With Promare, Studio Trigger (producer of such acclaimed animated series as Kill la Kill and Darling in the Franxx, here making its feature debut) goes a step beyond merely recycling familiar formulae and clichés: it gleefully deconstructs and reassembles them into a demented Frankenstein’s monster. Implausibly young protagonists? Check. Surprisingly sympathetic villains that have good intentions, but still commit unforgivable atrocities? Check. The subjugation of super-powered mutants serving as an allegory for the oppression of minorities? Big check. Weird, metaphysical nonsense succeeding in saving the day when the world’s most advanced technology inevitably fails? You’d better believe it! It even manages to cram approximately twenty episodes’ worth of “plot twists” (including, but not limited to, an “unexpected” betrayal by a “secretly” corrupt authority figure and the “unforeseen” involvement of extraterrestrials) into a lean 110 minutes—and, thanks to the compact running time, it never feels like it’s jumping the shark (though your mileage may vary, of course).
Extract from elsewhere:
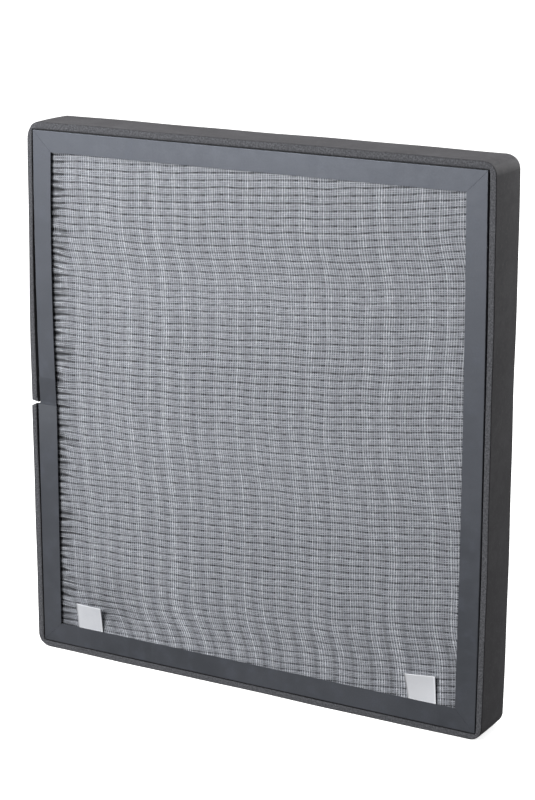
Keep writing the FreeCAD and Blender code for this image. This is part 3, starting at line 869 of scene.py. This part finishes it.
def build_tab(side):
    """A ribbon folded in two, from its foot behind the flange up to the fold at its tip."""
    foot_low, foot_high = box_mm(f"tab_{side}_foot")
    joint = next(j for j in frame["joints"] if j["child"] == f"tab_{side}")
    bend_z = joint["pos_m"][2] / MM
    x0, x1 = foot_low[0], foot_high[0]
    middle_x = (x0 + x1) / 2
    y = (foot_low[1] + foot_high[1]) / 2
    half = (RIBBON_PLY + RIBBON_GAP) / 2
    half_wide = (x1 - x0) / 2 - 0.05
    across = np.linspace(-1, 1, 15)

    def ply_line(lean):
        """The two plies' middle line at one place across, round the fold, with its normals."""
        front, back = [ribbon_line(foot_low[2], bend_z, bend_z + RIBBON_FREE, lean, y, off)
                       for off in (-half, half)]
        tip_mid, along = (front[-1] + back[-1]) / 2, front[-1] - front[-2]
        along = along / np.hypot(*along)
        outward = (front[-1] - back[-1]) / np.hypot(*(front[-1] - back[-1]))
        fold = [tip_mid + half * (outward * math.cos(a) + along * math.sin(a) * 1.3)
                for a in np.radians([22.5, 45, 67.5, 90, 112.5, 135, 157.5])]
        line = np.vstack([front, fold, back[::-1]])
        tangent = np.gradient(line, axis=0)
        tangent /= np.hypot(*tangent.T)[:, None]
        return line, np.stack([-tangent[:, 1], tangent[:, 0]], 1)

    leans = np.interp(across, (-1, 1), TAB_LEAN[side])
    lines, normals = [np.array(v) for v in zip(*(ply_line(lean) for lean in leans))]
    line = lines[len(across) // 2]
    run = np.concatenate([[0], np.cumsum(np.hypot(*np.diff(line, axis=0).T))])
    up = np.maximum(0.0, (line[:, 1] - bend_z) / RIBBON_FREE)[:, None]
    curl = TAB_CURL * up * (across ** 2 - 0.4)
    xs = middle_x + across * half_wide + TAB_DRIFT[side] * up ** 1.1
    thin = RIBBON_PLY / 2 * (1 - 0.35 * (abs(across) > 0.99))
    sheets = []
    for skin in (1, -1):
        ply = lines.transpose(1, 0, 2) + skin * normals.transpose(1, 0, 2) * thin[None, :, None]
        sheets.append(np.stack([xs, ply[..., 0] + curl, ply[..., 1]], 2).reshape(-1, 3))
    rows, columns = len(line), len(across)
    faces = quads(rows, columns)
    other = faces[:, ::-1] + rows * columns
    rim = []

    def close(p, q, flip):
        """Joins the sheets along the edge from p to q."""
        face = [p, q, q + rows * columns, p + rows * columns]
        rim.append(face[::-1] if flip else face)

    for row in range(rows - 1):
        for column, flip in ((0, True), (columns - 1, False)):
            close(row * columns + column, (row + 1) * columns + column, flip)
    for column in range(columns - 1):
        for row, flip in ((0, False), (rows - 1, True)):
            close(row * columns + column, row * columns + column + 1, flip)
    all_faces = np.concatenate([faces, other, rim])
    piece = new_piece(f"tab_{side}_ribbon", np.concatenate(sheets), all_faces)
    set_values(piece, "across", np.tile(across * half_wide, 2 * rows))
    set_values(piece, "along", np.tile(np.repeat(run, columns), 2))
    give(piece, ribbon_material)
    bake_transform(piece)
    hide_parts(f"tab_{side}_leaf", f"tab_{side}_foot")


# ---- pieces ----------------------------------------------------------------------------------

give(nodes["frame_strip"], frame_coating())
give(nodes["seal_tape"], tape_look())
give(nodes["rear_grid"], grid_look())
glue = melt_look("clear_glue", (0.5, 0.46, 0.36), (0.66, 0.62, 0.5), 0.35)
for name in ("lap_glue", "net_glue", "grid_glue"):
    give(nodes[name], glue)
sealant = melt_look("potting_sealant", (0.05, 0.05, 0.055), (0.1, 0.1, 0.105), 0.5, 60)
for name in ("potting_left", "potting_right", "end_glue_bottom", "end_glue_top", "corner_sealant"):
    give(nodes[name], sealant)
pad = melt_look("pad_adhesive", (0.6, 0.58, 0.52), (0.75, 0.73, 0.66), 0.5, 200)
for name in ("tab_left_pad", "tab_right_pad"):
    give(nodes[name], pad)

build_foam()
build_net(build_medium())
build_beads()
ribbon_material = ribbon_look()
for tab_side in ("left", "right"):
    build_tab(tab_side)


# ---- studio ----------------------------------------------------------------------------------

EYE = (0.7507, -1.3012, 0.6149)
AHEAD, UPWARD = (-0.47984, 0.83751, -0.26141), (-0.13081, 0.22633, 0.96523)
LENS, SENSOR = 101.94, 36.0      # millimetres
AMBIENT = 0.175                  # strength of the light that comes from all round
SUN, SUN_SOFTNESS = 1.75, 12     # strength, and degrees across
FLOOR_REACH, FLOOR_DROP = 30.0, 0.0002
FLOOR_GLOW = 0.78                # keeps the floor as pale as the world around it
# name, place, what it faces, size, watts
AREA_LIGHTS = (("softbox", (-0.46, -0.98, 0.65), (0.0, 0.0, 0.25), (0.7, 0.5), 18.3),
               ("rear_fill", (0.7, 1.9, 0.75), (0.0, 0.0, 0.2), (1.2, 1.0), 22))


def camera():
    data = bpy.data.cameras.new("camera")
    eye = bpy.data.objects.new("camera", data)
    bpy.context.scene.collection.objects.link(eye)
    ahead = Vector(AHEAD).normalized()
    up = Vector(UPWARD).normalized()
    right = ahead.cross(up).normalized()
    turned = Matrix((right, right.cross(ahead), -ahead)).transposed().to_4x4()
    eye.matrix_world = Matrix.Translation(EYE) @ turned
    data.lens = LENS
    data.sensor_width = SENSOR
    data.clip_start, data.clip_end = 0.05, 30.0
    bpy.context.scene.camera = eye


def area_light(name, place, target, size, power):
    data = bpy.data.lights.new(name, "AREA")
    data.shape = "RECTANGLE"
    data.size, data.size_y = size
    data.energy = power
    lamp = bpy.data.objects.new(name, data)
    bpy.context.scene.collection.objects.link(lamp)
    lamp.location = place
    lamp.rotation_mode = "QUATERNION"
    lamp.rotation_quaternion = (Vector(target) - Vector(place)).to_track_quat("-Z", "Y")


def studio():
    """A white world, which is dimmer as a light than as a backdrop, the lamps, and the floor."""
    scene = bpy.context.scene
    scene.view_settings.view_transform = "Standard"
    world = bpy.data.worlds.new("studio")
    world.use_nodes = True
    tree = world.node_tree
    background = tree.nodes["Background"]
    background.inputs["Color"].default_value = (1, 1, 1, 1)
    seen = tree.nodes.new("ShaderNodeLightPath").outputs["Is Camera Ray"]
    strength = tree.nodes.new("ShaderNodeMapRange")
    strength.inputs["To Min"].default_value = AMBIENT
    strength.inputs["To Max"].default_value = 1.0
    tree.links.new(seen, strength.inputs["Value"])
    tree.links.new(strength.outputs["Result"], background.inputs["Strength"])
    scene.world = world
    for light in AREA_LIGHTS:
        area_light(*light)
    sun_data = bpy.data.lights.new("overhead", "SUN")
    sun_data.energy = SUN
    sun_data.angle = math.radians(SUN_SOFTNESS)
    sun = bpy.data.objects.new("overhead", sun_data)
    scene.collection.objects.link(sun)
    floor_mesh = bpy.data.meshes.new("floor")
    corners = [(x * FLOOR_REACH, y * FLOOR_REACH, 0) for x, y in ((-1, -1), (1, -1), (1, 1), (-1, 1))]
    floor_mesh.from_pydata(corners, [], [(0, 1, 2, 3)])
    floor = bpy.data.objects.new("floor", floor_mesh)
    scene.collection.objects.link(floor)
    floor.location.z = -FLOOR_DROP
    floor.visible_diffuse = floor.visible_glossy = False
    look = Look("floor_paper", Specular_IOR_Level=0.1, Emission_Color=(1, 1, 1, 1),
                Emission_Strength=FLOOR_GLOW)
    grain = look.noise(3.0, 2)
    paper = look.mix(look.span(grain, 0.3, 0.7), (0.86, 0.86, 0.86), (0.88, 0.88, 0.88))
    give(floor, look.finish(paper, 0.9, look.noise(300, 2), 0.1, 0.1))


camera()
studio()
It certainly helps that Promare is incredibly self-aware, even by director Hiroyuki Imaishi’s usual standards (Tengen Toppa Gureen Lagann, Panty & Stocking with Garterbelt). The main character, for example, is often scolded for attempting to strike “cool” poses in the midst of battle. His fellow Burning Rescue members, meanwhile, fall somewhere between the Teenage Mutant Ninja Turtles and the Burger King Kids Club: a diverse bunch of shonen stereotypes that endlessly pontificate about the value of teamwork while gorging themselves on pizza. Heck, the film’s obligatory overpowered giant robot (a genre staple)—which is introduced at the most narratively opportune moment, and in spectacularly convenient fashion—is explicitly dubbed Deus X Machina. There are no pretensions here, no delusions of grandeur or lofty ambitions. Just anime distilled to its purest form: an elegantly chaotic acid trip that almost resembles abstract art.